Lettres du 6 avril 1917 de Marcel Sibaud

Valréas, le 6 avril 1917

 

Ma petite chérie,
Aujourd’hui le capitaine nous a donné quelques renseignements sur la fin du cours. Il est soit probable que nous restions ici jusqu’au 19 soit une semaine de plus, ceci pour que nous n’ayons pas à revenir à nos anciens dépôts où nous demeurerons indisponibles pour le front jusqu’à notre nomination. Il paraît qu’en effet  les officiers du dépôt se plaignent de se voir partir au front alors qu’ici quelques jours plus tard c’est le nouveau sorti de Valréas qui aurait dû partir. Notre nomination sortirait alors sûrement pendant notre congé. Quant à l’école de Valréas, c’est en tant qu’école d’élèves officiers qu’elle cessera de fonctionner ; on ne nominera plus de sous-lieutenant à l’intérieur après nous. Valréas deviendra le centre de perfectionnement des officiers qui trop souvent paraît-il sont insuffisants. Le capitaine a parlé aussi de la titularisation qu’il voit surtout intéressante pour les fonctionnaires. Mais pour l’obtenir il faut un an de grade. De ce que dit le capitaine, il résulte qu’il y aura sans doute des redoublants. Mais je ne crois pas en être et j’en serai enchanté.

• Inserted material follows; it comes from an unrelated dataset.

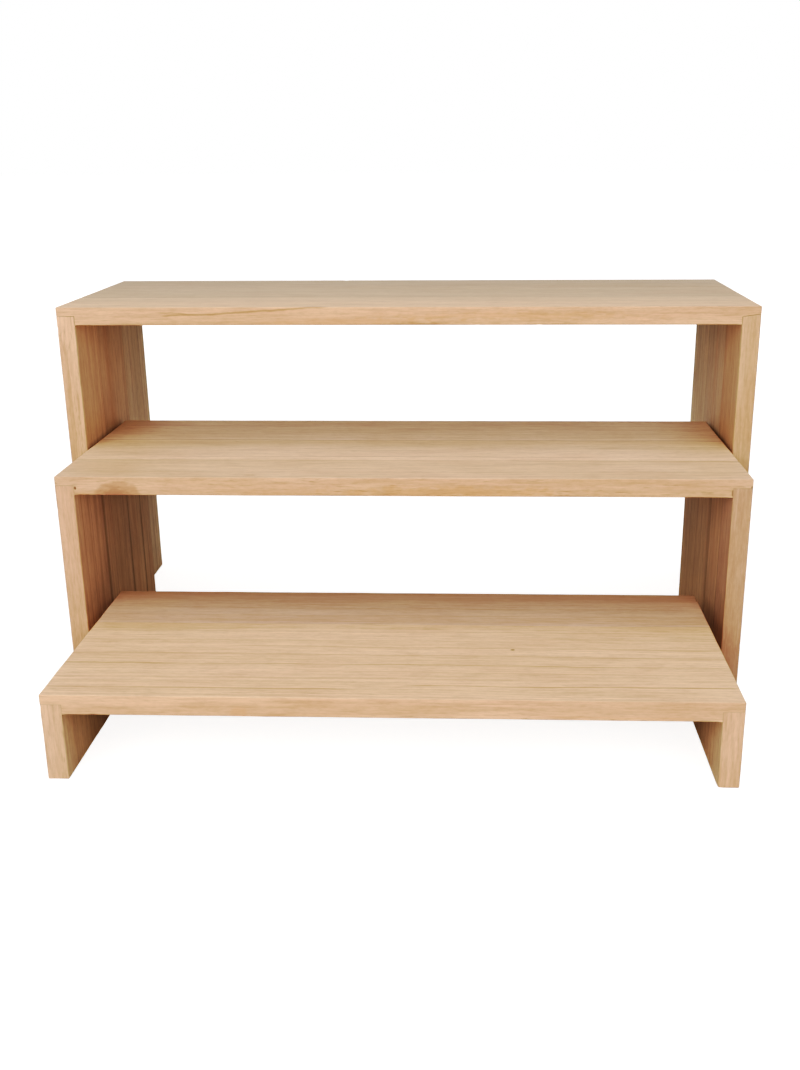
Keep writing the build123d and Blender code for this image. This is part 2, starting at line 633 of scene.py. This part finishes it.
def vein(start, end, width, strength, shade):
    """A thin dark vein on the front of a top, from one (X, Z) point to another, in millimetres. It
    sways a little and goes a little way into the wood."""

    def draw(cut, colour):
        """The colour with this vein over it."""
        tree = cut.tree
        x, y, z = split(tree, cut.here)
        slope = (end[1] - start[1]) / (end[0] - start[0])
        line = calc(tree, "MULTIPLY", calc(tree, "SUBTRACT", x, start[0] * MM), slope)
        sway = calc(tree, "SUBTRACT", noise(tree, cut.here, (9, 30, 30), 2.0), 0.5)
        away = calc(tree, "SUBTRACT", calc(tree, "SUBTRACT", z, start[1] * MM), line)
        away = calc(tree, "ADD", away, calc(tree, "MULTIPLY", sway, VEIN_SWAY))
        share = ramp(tree, calc(tree, "ABSOLUTE", away), width * MM, 0.0)
        front = cut.low[1]
        for value, outside, inside in (
            (x, start[0] * MM - VEIN_EASE, start[0] * MM + VEIN_EASE),
            (x, end[0] * MM + VEIN_EASE, end[0] * MM - VEIN_EASE),
            (y, front + VEIN_DEPTH, front + VEIN_DEPTH / 2),
        ):
            share = calc(tree, "MULTIPLY", share, ramp(tree, value, outside, inside))
        return mix(tree, calc(tree, "MULTIPLY", share, strength), colour, (*shade, 1))

    return draw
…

Ma nomination me paraît bien probable.
La journée n’a pas encore été trop dure ; nous avons manœuvré fort tranquillement sur les bords de la rivière le Lez ; le vent était modéré, le ciel pur, les arbres assez verdoyants ; l’eau claire donnait envie de se baigner et le lit de sable et de galets faisait penser à la mer.
Le 23e colonial est sur le front français ; il devait être vers C. et a été très éprouvé de même que le 21e et le 20e corps.
Ne t’inquiète pas sur mon état de santé ; sans doute je suis un peu fatigué mais je vais bien et mon pied n’est qu’un détail ; mon front aussi commence à se raplatir.
Je vais écrire à ton oncle en lui donnant quelques renseignements. Comme je te l’ai déjà dit, mais je ne pourrais lui dire aussi nettement, je crois qu’il y a intérêt à agir pour que j’obtienne ma nomination au 23e colonial. Je pourrais bien sans cela être envoyé aux troupes indigènes, on a un régiment se trouvant à Salonique. Ce ne serait peut-être pas pis, surtout si tu pouvais venir au dépôt ; mais comme c’est impossible, je tiens au 23e colonial pour être à Paris (sauf toujours dans le cas où le ministère me trouverait affectation intéressante).
J’ai écrit dès hier soir à Oncle Emile pour lui demander quelques conseils contre la contagion de la rougeole.
La petite fleur que je t’avais envoyée, je l’ai cueillie au coin d’un champ où j’étais en sentinelle et où j’avais tout le temps de penser au foyer.
Mais ne crois pas que mon optimisme faiblisse. Non, je persiste à avoir confiance dans l’avenir. Ne dois-je pas espérer quand je pense que mobilisé un peu plus tôt je risquais fort de partir au front avant l’ouverture du cours à Valréas, et que un peu plus tard je ne pouvais plus devenir officier à l’intérieur ; et puis ce hasard d’avoir pour instructeur mon capitaine, d’en trouver un autre aussi intime d’H., d’avoir eu à portée une famille aimée.
Je te quitte ma petite chérie en t’embrassant mille et mille fois.
Ton Marcel

J’ai dit à Mme Martin de se faire avancer par Devoyod le cas échéant le prix du papier du tirage qu’elle fait pour nous.

 

Valréas le 6 avril 1917

 

Ma petite chérie,
Pas de lettre de toi aujourd’hui. Peut-être n’as-tu pas écrit pensant que je serais en route ? Peut-être te lirai-je demain matin. Le capitaine m’a annoncé que le colonel consentait à m’accorder jusqu’à mercredi midi. Mais ce soir on a annoncé au rapport que 7 élèves seulement pourraient aller à Paris à cause des difficultés de chemin de fer. On a procédé au tirage au sort ; heureusement grâce à mon ordre de transport, on m’a assuré que j’échappais à cette restriction. Mais cet ordre, ce soir je n’ai encore pu l’avoir.
Cette lettre ne te parviendra sans doute pas avant mon arrivée. Aussi je ne m’étends pas quoique j’aie bien des choses  à te dire.
Je te préciserai par télégramme mon heure d’arrivée probable.
A bientôt le plaisir de t’embrasser.